Sunye rememorou como exemplo a criação em 2013 de um aplicativo desenvolvido por alunos de informática da UFPR que permitia ao usuário do transporte público de Curitiba acompanhar em tempo real o fluxo dos ônibus. Isso foi possível pelo acesso aos dados que estavam disponíveis no site da Urbs, e que indicavam ponto a ponto a localização dos ônibus. “Foi um exemplo de uma ação que gerou uma repercussão social muito grande, e que deu dimensão do impacto da inovação a partir dos dados abertos. Não que os governos deixem de usar estes dados. Muitas vezes até percebemos iniciativas da gestão pública em desenvolver alguma aplicação para alcançar a população. Mas nem sempre o resultado é satisfatório. Neste caso, o ideal é que mantenha os dados abertos para que outros agentes possam desenvolver inovações que deem conta das demandas da sociedade”, reforça o pesquisador da UFPR.

Neste aspecto, o papel da universidade é aumentar a qualidade e a continuidade para os dados públicos. “É função da Universidade pegar os dados brutos e disponibilizar eles para a sociedade. Dados brutos, não dados trabalhados. Os dados com intervenção apresentam um alinhamento ou ainda um recorte que pode ser limitador do seu uso. Precisamos trabalhar melhor os dados com a sociedade. E é isso que buscamos aqui no C3SL como laboratório. Criar alternativas de tecnologias de software livre, sem aprisionamento de dados, que tenham impacto na sociedade de forma geral, em áreas como saúde, educação, comunicação e questões sociais”, reitera.

Para o pesquisador, falta a percepção dos gestores públicos sobre a relevância e real valor dos dados. Como exemplo disso, Sunye destacou situações em que grandes empresas de tecnologia cedem o uso de sistemas com código proprietário em hospitais. O que esta ação supostamente altruísta não revela é que a empresa de tecnologia acaba tendo acesso a todos os dados de diagnósticos e demais informações que passam a circular neste sistema.  É na contramão dessa postura que atua o C3SL, com projetos que têm como razão o desaprisionamento dos dados, e incentivo ao Software Livre. Prova disso é a iniciativa inovadora do C3SL tornar a filosofia do Software Livre como princípio para seus próprios projetos, que são publicados com o código-fonte aberto, disponíveis para acesso público (https://gitlab.c3sl.ufpr.br/explore/projects). Outro ponto é o projeto de espelhamento dos programas, que faz do C3SL a maior referência do hemisfério Sul dedicado a software livre. Há duas décadas o C3SL hospeda e distribui uma série de programas como Ubuntu, Debian, Kurumin Linux e SurceForge. “Por sermos referência, somos procurados de forma recorrente por desenvolvedores de sistemas e programas em software livre para hospedarmos novos projetos”, diz Sunye.

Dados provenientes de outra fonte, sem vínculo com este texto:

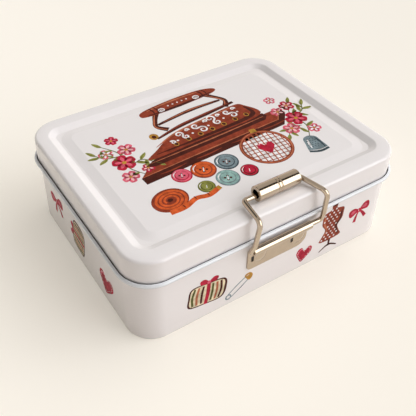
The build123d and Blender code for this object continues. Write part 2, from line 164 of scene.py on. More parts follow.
class TinInks(bpy.types.PropertyGroup):
    """Printing inks of the drawings."""
    rust: paint("Rust", "Main brown", "8c3c28")
    umber: paint("Umber", "Dark brown of outlines and shade", "4a2018")
    clay: paint("Clay", "Light brown of lit edges", "b4694a")
    milk: paint("Milk", "White of scrolls and dots", "f3ece6")
    cream: paint("Cream", "Unbleached cloth", "ddcfae")
    ochre: paint("Ochre", "Brass and yellow", "bb8a3c")
    orange: paint("Orange", "Warm orange", "cf5c2e")
    crimson: paint("Crimson", "Strong red", "b4243b")
    rose: paint("Rose", "Clear pink", "d75f72")
    blush: paint("Blush", "Pale pink", "eeb3b2")
    teal: paint("Teal", "Pale blue green", "8fb0a8")
    slate: paint("Slate", "Grey blue", "77868a")
    ink: paint("Ink", "Dark grey blue", "3f4c52")
    olive: paint("Olive", "Leaf green", "8b8b46")
    moss: paint("Moss", "Dark leaf green", "585a2c")


class TinColours(bpy.types.PropertyGroup):
    """Base colours of the finishes."""
    lacquer: paint("Lacquer", "Warm white enamel of lid and walls", "eae5e3")
    # painted shade: dark colour for the crevice at the rim curl, inside the curl and on the skirt just above it
    fold: paint("Fold", "Dull tinplate inside the rolled edge", "4c4f54")
    rim: paint("Rim", "Cooler white enamel of the lid's curl", "e4e6e9")
    tinplate: paint("Tinplate", "Bare tinplate of the inside", "dfe2e6")
    nickel: paint("Nickel", "Warm nickel plating of clasp and hinges", "c3b3a0")
    floor: paint("Floor", "Pale studio floor and backdrop", "fdf7ec")
    bounce: paint("Bounce", "Paper as the walls see it", "fdf6ee")


def sizes():
    """The tin's sizes, with lengths in millimetres."""
    group = bpy.context.scene.tin_sizes
    values = SimpleNamespace()
    for key in group.__annotations__:
        length = group.bl_rna.properties[key].unit == "LENGTH"
        setattr(values, key, getattr(group, key) / MM if length else getattr(group, key))
    return values


# ---- sheet metal shells


def arc_levels(start, corner, end, radius, steps=5):
    """Points of a rounded bend at corner between two straight runs, as (reach, z)."""
    start, corner, end = Vector(start), Vector(corner), Vector(end)
    inward, outward = (start - corner).normalized(), (end - corner).normalized()
    half = inward.angle(outward) / 2
    trim = radius / tan(half)
    middle = corner + (inward + outward).normalized() * (radius / sin(half))
    first, last = corner + inward * trim - middle, corner + outward * trim - middle
    arms = [first.normalized().slerp(last.normalized(), k / steps) for k in range(steps + 1)]
    return [tuple(middle + arm * radius) for arm in arms]


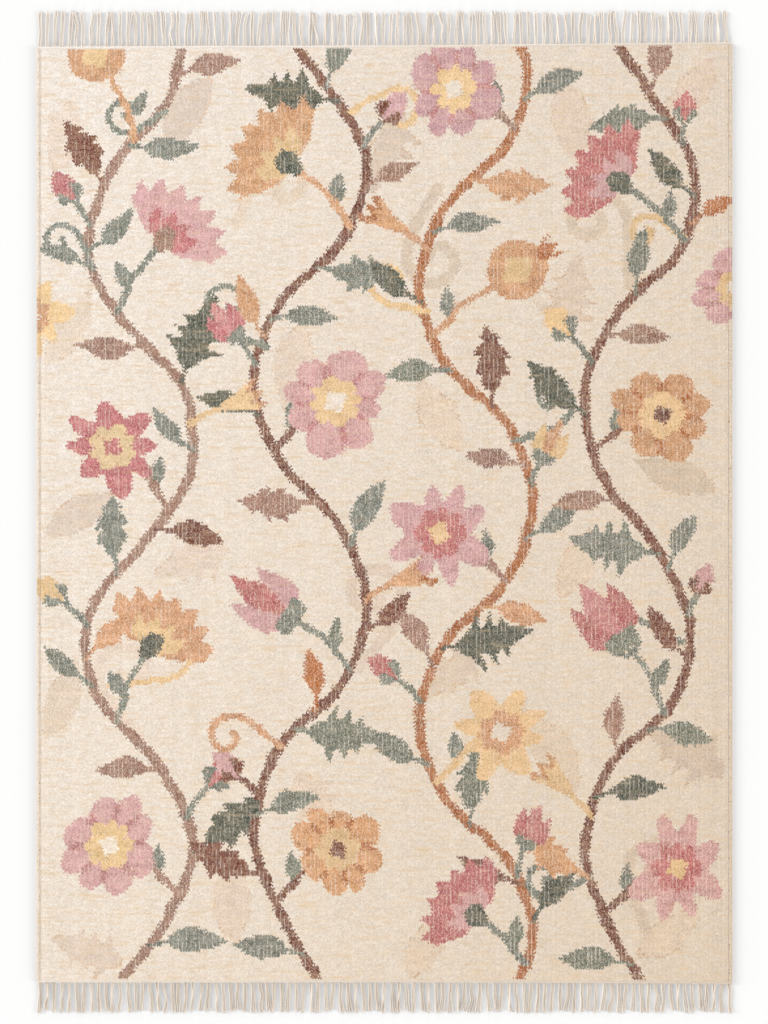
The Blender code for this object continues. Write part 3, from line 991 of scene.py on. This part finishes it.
def woven_wool():
    """Hand-spun wool weft, beaten down so that it all but hides pale cotton warps: matt and soft, a
    column of beads over each warp, heathered, with the warps showing between the dark beads."""
    material, tree, shader = new_material("hand_spun_wool_weft")
    node = partial(add, tree)
    colour = node("VertexColor", layer_name="yarn")
    depth = colour.node.outputs["Alpha"]
    u, v = weave_places(tree)
    # One bead is a warp wide (3 mm) and two picks deep (4.3 mm); odd warps are a pick out of step.
    warp, pick = node("Math FLOOR", u), node("Math FLOOR", v)
    row = node("Math FLOOR", node("Math MULTIPLY", v, 0.5))
    odd = node("Math FLOORED_MODULO", warp, 2.0)
    pair = node("Math MULTIPLY", node("Math ADD", v, odd), 0.5)
    # How far a point is from its bead's middle, from 0 to 1.
    across, along = (
        node("Math MULTIPLY", node("Math ABSOLUTE", node("Math SUBTRACT", node("Math FRACT", x), 0.5)), 2.0)
        for x in (u, pair)
    )
    # Each turn over a warp, and each half of it, has a chance of its own.
    half = node("Math FLOOR", node("Math MULTIPLY", u, 2.0))
    turn, ply = (
        node("TexWhiteNoise", node("CombineXYZ", x, pick), noise_dimensions="2D") for x in (warp, half)
    )
    # The wool's unevenness: what it runs across and its scale, what it runs along and its scale,
    # detail and roughness. Sizes are in mm for warps of 3 mm and picks of 2.15 mm.
    warp_size, pick_size = 1000 * WARP_PITCH, 1000 * PICK_PITCH
    slub, mottle, bare, dye, fibre = (
        node("TexNoise", sockets={
            "Vector": node("CombineXYZ", node("Math MULTIPLY", x, wide), node("Math MULTIPLY", y, deep)),
            "Scale": 1.0, "Detail": detail, "Roughness": rough,
        }, noise_dimensions="2D")
        for x, wide, y, deep, detail, rough in (
            # A row's yarn changes over 7 to 17 cm, and each row is unlike the next.
            (u, warp_size / 83.33, row, 1.7, 2.0, 0.6),
            # The fleece is mottled in patches 2 to 4 cm long.
            (u, warp_size / 25.0, v, pick_size / 8.958, 3.0, 0.6),
            # A warp shows along 2 to 8 cm where the picks are beaten less, each warp unlike the next.
            (warp, 3.7, v, pick_size / 43.0, 2.0, 0.6),
            # The dye took better in some lengths of yarn than in others: areas of 3 to 6 cm.
            (u, warp_size / 42.857, v, pick_size / 21.5, 2.0, 0.5),
            # Fibres and plies within a bead, about 1 mm; drawn at twice their real size so that they show.
            (u, warp_size / 1.875, v, pick_size / 1.7917, 3.0, 0.7),
        )
    )

    # Each turn is lighter or darker by its own share, and each ply more so in the deep colours.
    shade = 1.0
    for field, swing in (
        (turn, 0.25),
        (ply, node("Math MULTIPLY_ADD", depth, 0.60, 0.06)),
        (fibre, 0.30),
        (dye, node("Math MULTIPLY", depth, 0.9)),
        (mottle, -0.13),
    ):
        shade = node("Math MULTIPLY_ADD", node("Math SUBTRACT", field, 0.5), swing, shade)
    # Light that goes deeper into the wool comes out more golden.
    depths = node("CombineXYZ", node("Math POWER", shade, 0.86), shade, node("Math POWER", shade, 1.20))
    spun = node("VectorMath MULTIPLY", colour, depths)
    # Undyed yarn has tan and straw-coloured lengths spun into it.
    straw = node("Math MULTIPLY", node("Math SUBTRACT", slub, 0.55), 3.5, use_clamp=True)
    blotch = node("Math MULTIPLY", node("Math SUBTRACT", mottle, 0.38), 2.6, use_clamp=True)
    straw = node("Math MULTIPLY_ADD", straw, 0.62, node("Math MULTIPLY", blotch, 0.33))
    straw = node("Math MULTIPLY_ADD", node("Math SUBTRACT", dye, 0.5), 0.4, straw)
    straw = node("Math MULTIPLY", straw, node("Math SUBTRACT", 1.1, depth), use_clamp=True)
    spun = node("Mix", sockets={"Factor": straw, 6: spun, 7: (*linear(STRAW_LENGTHS), 1.0)}, data_type="RGBA")
    # The pale warp shows as a dot at the ends of a bead. Every third or fourth warp is slack, and
    # shows as a thin line where it is bare.
    dot = node("Math MULTIPLY", node("Math SUBTRACT", along, 0.50), 3.0, use_clamp=True)
    slack = node("Math COSINE", node("Math MULTIPLY", warp, 2 * math.pi / 3.26))
    line = node("Math SUBTRACT", slack, 0.45)
    line = node("Math MULTIPLY_ADD", node("Math SUBTRACT", bare, 0.5), 4.0, line)
    line = node("Math MULTIPLY", line, 1.2, use_clamp=True)
    shown = node("Math MULTIPLY_ADD", line, 0.52, node("Math MULTIPLY", dot, 0.20))
    shown = node("Math ADD", node("Math SUBTRACT", ply, 0.5), shown, use_clamp=True)
    shown = node("Math MULTIPLY", shown, depth)
    spun = node("Mix", sockets={"Factor": shown, 6: spun, 7: (*linear(PALE_WARP), 1.0)}, data_type="RGBA")

    # Beads stand 0.4 mm proud of the gaps between them.
    dome = node("Math MULTIPLY",
                node("Math SUBTRACT", 1.0, node("Math POWER", across, 2.0)),
                node("Math SUBTRACT", 1.0, node("Math POWER", along, 4.0)))
    height = node("Math MULTIPLY_ADD", fibre, 0.6, dome)
    join(tree, shader, {
        "Base Color": spun,
        "Normal": node("Bump", sockets={"Strength": 0.7, "Distance": 0.0004, "Height": height}),
        "Roughness": 0.9, "IOR": 1.54, "Specular IOR Level": 0.25,
        "Sheen Weight": 0.10, "Sheen Roughness": 0.5,
    })
    return material


def plied_cotton():
    """Undyed cotton warp yarn of two plies, cut and washed: matt, pale, with painted shade in the groove
    between the plies.
    """
    material, tree, shader = new_material("plied_cotton_warp")
    node = partial(add, tree)
    u, v = weave_places(tree)
    # The two plies wind once round for each 7 mm of yarn, with a groove between them.
    plies = 2.0
    turn = node("Math SUBTRACT", node("Math MULTIPLY", u, plies), node("Math MULTIPLY", v, plies))
    turn = node("Math COSINE", node("Math MULTIPLY", turn, 2 * math.pi))
    groove = node("Math POWER", node("Math MULTIPLY_ADD", turn, 0.5, 0.5), 2.0)
    # Fibres run along the yarn: six round it, 3.5 mm long, drawn coarser than they are so that they show.
    fibres_long = 1000 * PLY_PITCH / 3.5
    fibre = node("TexNoise", sockets={
        "Vector": node("CombineXYZ", node("Math MULTIPLY", u, 6.0), node("Math MULTIPLY", v, fibres_long)),
        "Scale": 1.0, "Detail": 3.0, "Roughness": 0.7,
    }, noise_dimensions="2D")
    shade = node("Math MULTIPLY_ADD", fibre, 0.30, 0.87)
    # Painted shade: the colour is darker in the groove between the plies.
    shade = node("Math MULTIPLY_ADD", groove, -0.10, shade)
    height = node("Math SUBTRACT", node("Math MULTIPLY", fibre, 0.5), groove)
    yarn = node("VertexColor", layer_name="yarn")
    join(tree, shader, {
        "Base Color": node("VectorMath SCALE", yarn, sockets={3: shade}),
        "Normal": node("Bump", sockets={"Strength": 0.6, "Distance": 0.0003, "Height": height}),
        "Roughness": 0.85, "IOR": 1.53, "Specular IOR Level": 0.25, "Sheen Weight": 0.10,
    })
    return material


def pale_floor():
    """Studio paper: plain, matt and all but white."""
    material, tree, shader = new_material("matt_paper_floor")
    paper = (*linear(FLOOR_COLOUR), 1.0)
    join(tree, shader, {"Base Color": paper, "Roughness": 0.95, "Specular IOR Level": 0.1})
    return material


def studio():
    """The floor, a pale room with windows on all sides, and the camera straight above the rug."""
    mesh = bpy.data.meshes.new("floor")
    corners = [(-1, -1), (1, -1), (1, 1), (-1, 1)]
    points = [(FLOOR_HALF * x, FLOOR_HALF * y, -FLOOR_DEPTH) for x, y in corners]
    mesh.from_pydata(points, [], [(0, 1, 2, 3)])
    mesh.materials.append(pale_floor())
    floor = bpy.data.objects.new("floor", mesh)
    bpy.context.collection.objects.link(floor)

    world = bpy.data.worlds.new("studio")
    world.use_nodes = True
    sky = {"Color": (*linear(SKY_COLOUR), 1.0), "Strength": SKY_STRENGTH}
    join(world.node_tree, world.node_tree.nodes["Background"], sky)
    bpy.context.scene.world = world

    for side, (bearing, light) in WINDOW_SIDES.items():
        for band, (share, height, width) in WINDOW_BANDS.items():
            lamp = bpy.data.lights.new(f"{side}_{band}_window", "SUN")
            up, turn = math.radians(height), math.radians(bearing)
            lamp.energy = light * share * math.pi / math.sin(up)
            lamp.angle = math.radians(width)
            lamp.color = linear(WINDOW_COLOUR)
            window = bpy.data.objects.new(lamp.name, lamp)
            towards = Vector((math.cos(up) * math.cos(turn), math.cos(up) * math.sin(turn), math.sin(up)))
            window.rotation_euler = towards.to_track_quat("Z", "Y").to_euler()
            bpy.context.collection.objects.link(window)

    camera_data = bpy.data.cameras.new("camera")
    camera_data.sensor_width = SENSOR
    camera_data.lens = SENSOR * (CAMERA_HEIGHT - CLOTH_HEIGHT) / (PHOTO_HEIGHT * PHOTO_PIXEL)
    camera = bpy.data.objects.new("camera", camera_data)
    # The rug lies half a pixel to the right of the photograph's middle.
    camera.location = (-0.5 * PHOTO_PIXEL, 0.0, CAMERA_HEIGHT)
    bpy.context.collection.objects.link(camera)
    bpy.context.scene.camera = camera
    bpy.context.scene.view_settings.view_transform = "Standard"
    bpy.context.scene.view_settings.look = "None"


studio()
wool, cotton = woven_wool(), plied_cotton()
cloth = woven_cloth(cartoon, passes, wool)
far_fringe = fringe(1, 11, FAR_YARN, "far_fringe_strands", cotton)
near_fringe = fringe(-1, 29, NEAR_YARN, "near_fringe_strands", cotton)
for piece, node, slot in (
    (cloth, "cloth", "woven_cloth"),
    (far_fringe, "fringe_far", "warp_cotton"),
    (near_fringe, "fringe_near", "warp_cotton"),
):
    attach(piece, "root")
    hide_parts(node)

A BUROCRACIA COMO ENTRAVE DA INOVAÇÃO – Refletindo sobre a realidade da pesquisa em saúde, sobretudo com foco no Hospital de Clínicas, a coordenadora do Curso de Medicina da UFPR, Camila Girardi Fachin, apontou a urgência da desburocratização como forma de incentivar a inovação. Apesar de ser um dos principais centros de pesquisa e referência como hospital público, de acordo com Camila, o HC tem sofrido um êxodo de pesquisadores quando o assunto é pesquisa, devido a um sistema altamente burocratizado. Segundo a professora da UFPR, isso se agrava ainda mais nos casos de pesquisa clínica. “Quando o assunto é a pesquisa clínica, a burocracia é maior. Quando estamos no processo de testagem de um medicamento ou um dispositivo, isso fica mais evidente, sobretudo considerando que estamos em um cenário de competitividade com laboratórios ou entidade privada, em pesquisa também nas mesmas áreas. Logicamente que temos regras de trâmite legal, mas o excesso de burocracia prejudica principalmente na demora para aprovação, o que favorece o mercado externo”, critica.